Hole generation in the ITO/PTCDA:CuPc anode cannot be simply described as holes being directly injected from ITO to PTCDA:CuPc, as the hole injection barrier from ITO to PTCDA:CuPc is not reduced, as compared to that from ITO to CuPc [5]. In order to figure out the working mechanism of the ITO/PTCDA:CuPc hole injection structure, the dependence of the device performance on NPB spacer thickness was studied. As shown in Fig. 7(a), with increasing NPB spacer thickness, the device current decreases significantly; but when the NPB spacer thickness is greater than or equal to 20 nm, the devices exhibit nearly identical I−V characteristics. Fig. 7(b) shows that the device efficiency decreases with increasing NPB spacer thickness.
Figure 7.
a) I-V and (b) efficiency-current density curves for OLEDs with structure of ITO/ NPB spacer x nm/ PTCDA:CuPc 10 nm/ NPB 70-x nm/ Alq3 60 nm/ Mg:Ag, where NPB spacer thicknesses are 0 nm (open circles), 10 nm (filled circles), 20 nm (upward triangles), and 30 nm (downward triangles), respectively.

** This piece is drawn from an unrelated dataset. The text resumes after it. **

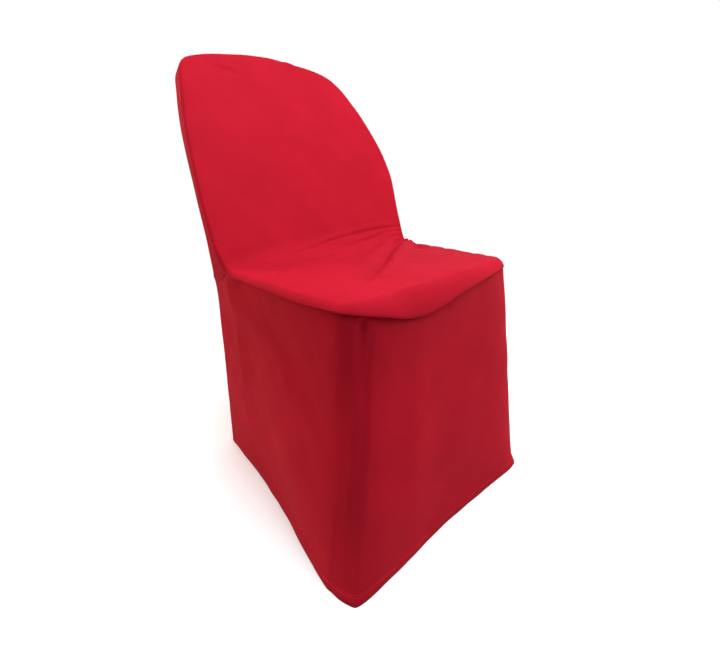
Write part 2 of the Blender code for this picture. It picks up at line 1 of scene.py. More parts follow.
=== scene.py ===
"""Dresses the solids of a stretch chair cover: cloth sheets, seams, stitches, floor, lights and camera."""

import math

import bpy
import numpy as np
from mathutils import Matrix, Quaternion, Vector


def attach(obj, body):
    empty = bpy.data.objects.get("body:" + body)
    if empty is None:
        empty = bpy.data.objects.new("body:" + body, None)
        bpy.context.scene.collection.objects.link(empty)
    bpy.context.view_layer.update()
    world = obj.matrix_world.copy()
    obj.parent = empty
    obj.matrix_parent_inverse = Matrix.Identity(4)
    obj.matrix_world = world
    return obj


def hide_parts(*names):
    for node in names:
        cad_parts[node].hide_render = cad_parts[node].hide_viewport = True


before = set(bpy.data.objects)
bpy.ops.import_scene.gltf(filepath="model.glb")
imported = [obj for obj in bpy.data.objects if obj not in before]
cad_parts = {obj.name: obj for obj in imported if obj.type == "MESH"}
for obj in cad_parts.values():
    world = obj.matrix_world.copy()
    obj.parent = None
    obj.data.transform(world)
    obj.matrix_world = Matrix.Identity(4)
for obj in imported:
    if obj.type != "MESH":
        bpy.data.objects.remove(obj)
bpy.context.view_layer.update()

bl_info = {
    "name": "Stretch chair cover",
    "version": (1, 0, 0),
    "blender": (4, 5, 0),
    "location": "3D View > Sidebar > Chair Cover",
    "description": "Makes the cloth, seams and stitches of a fitted chair cover, with a plain stage",
    "category": "Object",
}

# Body that all pieces ride on
BODY = "root"


def from_mm(*rows):
    """A table given in millimetres, as metres."""
    return np.array(rows, float) / 1000


# Lengths are metres, apart from tables in from_mm, the creases and the skirt's bends, which are in
# millimetres. Shapes are worked out with the floor at height zero and the seat facing -Y. The part's
# origin is the point under the cloth at the top of the back.
BEARING_POINT = np.array([0.0, 0.2715, 0.8225])
ACROSS = np.array([1.0, 0.0, 0.0])
MIRROR = np.array([-1.0, 1.0, 1.0])

# Chair that the cover is stretched over
SEAT_TOP = 0.445
BACK_FOOT_Y = 0.0695
BACK_LEAN = math.radians(26.4)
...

The variation of device current with NPB spacer thickness indicates that static-induced hole-electron pairs generation is likely to take place in PTCDA:CuPc composites, expressed as
CuPc + PTCDA →SICuPc++ PTCDA−,E1
where SI stands for static inducement. One paired electron in the HOMO of one CuPc molecule can be transferred to the LUMO of one PTCDA molecule in proximity, favored by (i) the PTCDA/CuPc interface can effectively dissociate the photogenerated excitons into holes and electrons and prevent them from recombining [23] and (ii) there is intermolecular hydrogen bonding between PTCDA and CuPc, and consequently the overlap between the HOMO of CuPc and the LUMO of PTCDA becomes significant. Thus, via process (1) holes and electrons can be efficiently generated in the HOMO of CuPc and in the LUMO of PTCDA, respectively, in PTCDA:CuPc composites. Note that the static inducement effect decreases rapidly with increasing NPB spacer thickness and almost vanishes when the NPB spacer thickness is greater than or equal to about 20 nm, as shown in Fig. 7(a). The working mechanism of the ITO/PTCDA:CuPc anode is described as follows: when the ITO is biased positive, holes confined at the ITO/PTCDA:CuPc interface may effectively polarize PTCDA:CuPc pairs, efficiently generating holes in CuPc and electrons in PTCDA, and then holes are transferred into the NPB layer by CuPc aggregates and electrons into the ITO by PTCDA aggregates, thus generating a very efficient hole current. The static-inducement for very efficient hole-electron pair generation in PTCDA:CuPc is the reason why the ITO/PTCDA:CuPc anode structure is superior to the ITO/CuPc anode structure. For the ITO/ PTCDA:CuPc anode structure, if the thickness of the PTCDA: CuPc composite (such as 5 nm) is smaller than the optimal thickness of 10–20 nm, the number of PTCDA:CuPc pairs involved in hole-electron pair generation is smaller, hence generating less efficient hole current and resulting in reduced device performance. If the thickness of the PTCDA:CuPc composite is larger (e.g. 30 nm) than the optimal thickness of 10–20 nm, there is no more enhancement of hole-electron pairs generation, but the absorption of PTCDA:CuPc composite over Alq3 emission becomes remarkable, causing the degradation in device performance.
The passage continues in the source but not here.